I listened to this album repeatedly, sure that I was missing out on the true depth of the songs. Eventually, I realized that their surface appearance was the extent of it. Old Ideas features no more and no less than songs distilled down to their beautiful essence. It’s not everything that some people claim this master can deliver, but it’s very good.
Grade: B

Bob Dylan – Tempest
Bob Dylan: Tempest
The modern era of Bob Dylan began with 1997’s Time Out Of Mind and seemed like it would be a brief final phase for him. But after fifteen years and five albums, it is obvious that this is one of the most powerful eras of his long career. This man never sounded like he had anything to prove, but he is more confident than ever.
Don’t expect the wordplay or verbal gymnastics of the young Dylan. He has embraced the old-time sounds from before he was even born, and plays it fairly straight. The genius of most of these songs is not his unique fingerprint, but the feeling that you’re finally hearing the best songs of the early 20th century. (There are catchy lines, like “I’ll pay in blood, but not my own” and “if I can’t work up to you, you’ll surely have to work down to me someday”, but he’s not trying to reveal the human condition here.) The band provides bluesy folk with an energetic bounce, and Dylan’s voice is fuller than ever before.
Dylan’s an old man now, and his songs embrace it, but he isn’t quietly facing the end of life. As the title implies, nearly all songs involve tempests of some sort or another. From brawls to romantic tiffs, Dylan’s persona is that deeply passionate old man as likely to pick a fight over his “flat-chested junkie whore” as he is to sacrifice everything for his loved ones.
The classic song topics are all here, from trains to love to murder, and they often capture those archetypes perfectly. Consider “Tin Angel”, based on the trope of a king tracking down the wife who ran off for love. The title track is his take on the sinking of the Titanic, a forgotten topic that used to be as common as dance songs are today. Much has been made of the fact that this song is fourteen minutes long, but what I haven’t heard anyone point out is that it feels like it flows by in five. It’s as if Dylan is trying to personally make up for the loss of Titanic songs in our culture, and accomplishes it in a single track. (With verses ranging from serious to comedic, this is also the closest Dylan comes to exploring greater meaning. The songs about the Titanic were fundamentally about making sense of tragedy.)
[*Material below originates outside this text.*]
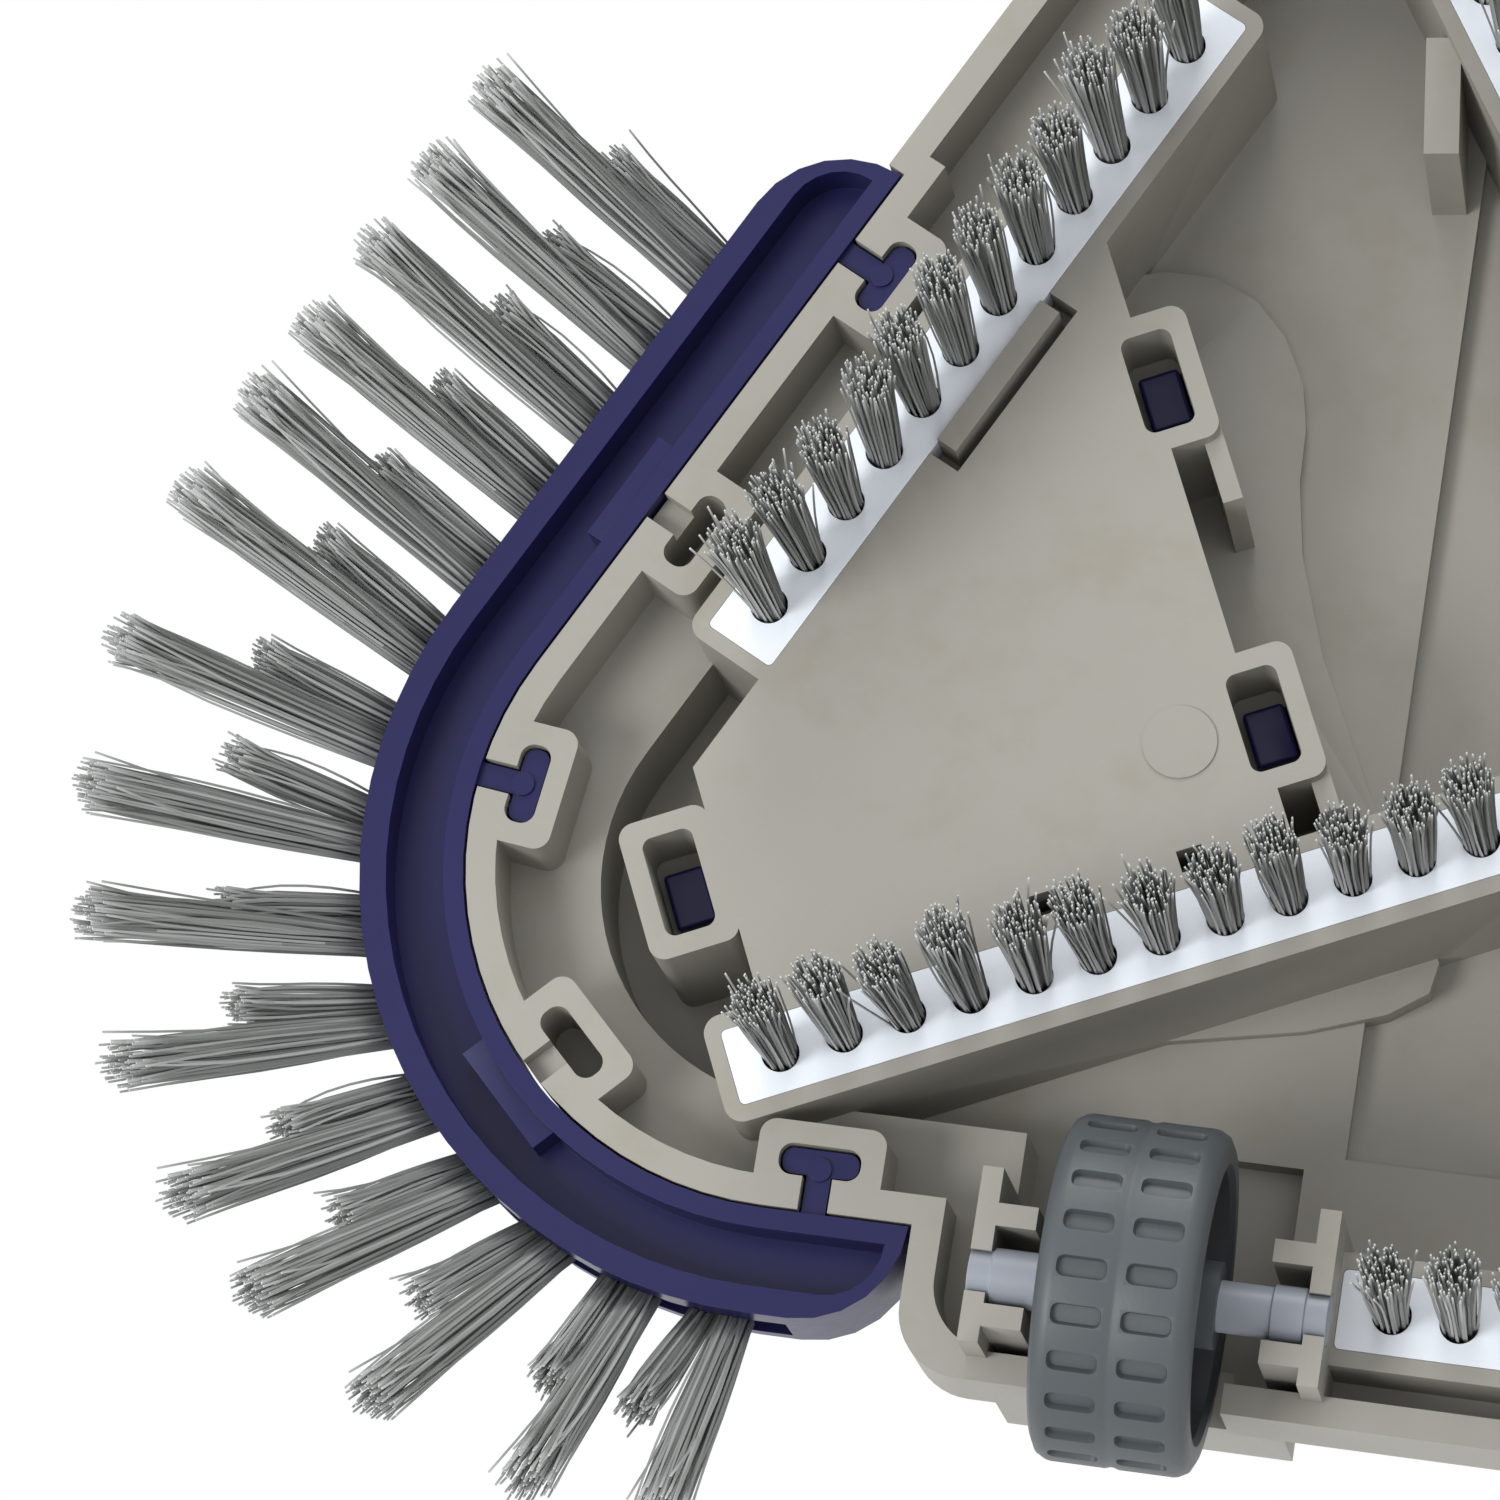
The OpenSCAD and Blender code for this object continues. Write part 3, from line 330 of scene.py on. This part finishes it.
def place_piece(name, bm, nodes, smooth=30):
    mesh = bpy.data.meshes.new(name)
    bm.to_mesh(mesh)
    bm.free()
    mesh.materials.append(finish_of(SLOT_OF[nodes[0]]))
    mesh.shade_smooth()
    mesh.set_sharp_from_angle(angle=math.radians(smooth))
    obj = bpy.data.objects.new(name, mesh)
    bpy.context.scene.collection.objects.link(obj)
    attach(obj, BODY_OF[nodes[0]])
    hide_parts(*nodes)
    return obj


def softened(node, width, segments=2):
    """A CAD node's shape with merged faces and rounded edges."""
    bm = bmesh.new()
    bm.from_mesh(frame["nodes"][node].data)
    bmesh.ops.remove_doubles(bm, verts=bm.verts, dist=1e-6)
    bmesh.ops.dissolve_limit(bm, angle_limit=math.radians(1.0), verts=bm.verts, edges=bm.edges)
    obj = place_piece(node + "_skin", bm, [node], 32)
    bevel = obj.modifiers.new("edge_round", "BEVEL")
    bevel.width = width
    bevel.segments = segments
    bevel.limit_method = "ANGLE"
    bevel.angle_limit = math.radians(32)
    bevel.use_clamp_overlap = True
    bevel.harden_normals = True
    return obj


def dress(node):
    """Gives a CAD node that keeps its own mesh the finish of its slot."""
    mesh = frame["nodes"][node].data
    mesh.materials.clear()
    mesh.materials.append(finish_of(SLOT_OF[node]))


def mirrored(bm):
    """Turns a left-hand bmesh into the right-hand one."""
    bmesh.ops.scale(bm, vec=(-1, 1, 1), verts=bm.verts)
    bmesh.ops.reverse_faces(bm, faces=bm.faces)
    return bm


# ---- filaments and tufts ----

def filament_template(radius, steps, sides=3):
    """Straight filament of unit length along +Z, cut into steps."""
    bm = bmesh.new()
    bmesh.ops.create_cone(bm, cap_ends=True, segments=sides, radius1=radius, radius2=radius * 0.8,
                          depth=1, matrix=Matrix.Translation((0, 0, 0.5)))
    sides_up = [e for e in bm.edges if abs(e.verts[0].co.z - e.verts[1].co.z) > 0.5]
    bmesh.ops.subdivide_edges(bm, edges=sides_up, cuts=steps - 1)
    mesh = bpy.data.meshes.new("filament_template")
    bm.to_mesh(mesh)
    bm.free()
    return mesh


GOLDEN_TURN = 2.39996  # angle between filaments that fills a disc evenly


def tuft_mesh(name, template, rng, length, count, root, tip, ragged, kink, stray=0.04):
    """A bundle of filaments along +Z from an oval root to a wider oval tip."""
    bm = bmesh.new()
    shade = bm.verts.layers.float.new("shade")
    along = bm.verts.layers.float.new("along")
    for k in range(count):
        r = math.sqrt((k + 0.5) / count)
        turn = k * GOLDEN_TURN + rng.uniform(-0.2, 0.2)
        spread = 1 + rng.uniform(-0.10, 0.14)
        if rng.random() < stray:
            spread += rng.uniform(0.3, 0.9)
        foot = Vector((root[0] * r * math.cos(turn), root[1] * r * math.sin(turn), 0))
        head = Vector((tip[0] * r * math.cos(turn), tip[1] * r * math.sin(turn), 0)) * spread
        high = length * (1 - ragged * rng.random() ** 2)
        bow = Vector((rng.gauss(0, kink), rng.gauss(0, kink), 0))
        curl = Vector((rng.gauss(0, kink), rng.gauss(0, kink), 0)) * 1.2
        tone = min(1, max(0, rng.gauss(0.5, 0.26)))
        before = len(bm.verts)
        bm.from_mesh(template)
        bm.verts.ensure_lookup_table()
        for v in bm.verts[before:]:
            t = v.co.z
            rise = t ** 1.25
            centre = foot.lerp(head, rise) + bow * math.sin(math.pi * t)
            centre += curl * max(0, t - 0.75) * 4
            v.co = Vector((v.co.x, v.co.y, 0)) + centre + Vector((0, 0, high * t))
            v[shade] = tone
            v[along] = t
    mesh = bpy.data.meshes.new(name)
    bm.to_mesh(mesh)
    bm.free()
    return mesh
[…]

Tempest stands among the best of Dylan’s long, accomplished career. If you like Dylan or traditional music, this is a must-have. If you don’t, consider this your gateway.
Grade: A

Patti Smith – Banga
Patti Smith: Banga
Though known as the preeminent “punk poet”, Patti Smith has spent the better part of her career as a folk-pop poet. She doesn’t often hit the highs of her youth, but this hasn’t been a bad move for her: Smith has a good singing voice, and it conveys her fervent passions as well as her punk songs did. Banga, her first album of new music in eight years, has only a few hints of rock. This may disappoint anyone who knows Smith mainly from her 1970’s work, but it could be her most consistently pretty album ever.
However, it also feels like one of her less meaningful albums. Smith always has a lot to convey, and if it’s easy to call her an idealistic hippie, she does find creative and honest ways to express those ideals. None of the songs in Banga directly touched me, though, and the meanings to many are obscured. (Where they are obvious, they are less impressive than past works. The discovery of the Americas comes up a few times, with a focus on the peaceful “Eden” that it offered. I am uncomfortable with the patronizing “noble savage” attitude that some people take towards Native Americans.)
What really makes this album worthwhile is the CD booklet. (Hopefully you didn’t already buy it digitally…) Featuring a six-page essay, plus photos, it helps to put the album in context. While the other two albums I’m reviewing here feel disconnected from the modern world, her inspirations ranged from old friends to Russian author Mikhail Bulgakov to The Hunger Games. Some explanations help a lot (such as knowing that “This Is The Girl” eulogizes Amy Winehouse), while others don’t at all (I’m not familiar with most of the works that inspired Smith, and while “Nine” was written as a birthday present for Johnny Depp, I don’t hear any of that in the song). Even so, Smith’s writing and photography are always a pleasure.
Smith’s plans aren’t always well-executed (“Constantine’s Dream” is an improvised speech about Constantine’s conversion, Christopher Columbus, and Smith’s research into artists they inspired, but it doesn’t really go anywhere in its ten minutes), but her conviction and songwriting remain strong. The album’s main weakness is the ever-more obscure reference points Smith has, even when she draws from pop culture. Fans will find plenty of meaning to unpack. To others, this is a collection of beautiful-sounding songs, but they will feel surprisingly slight.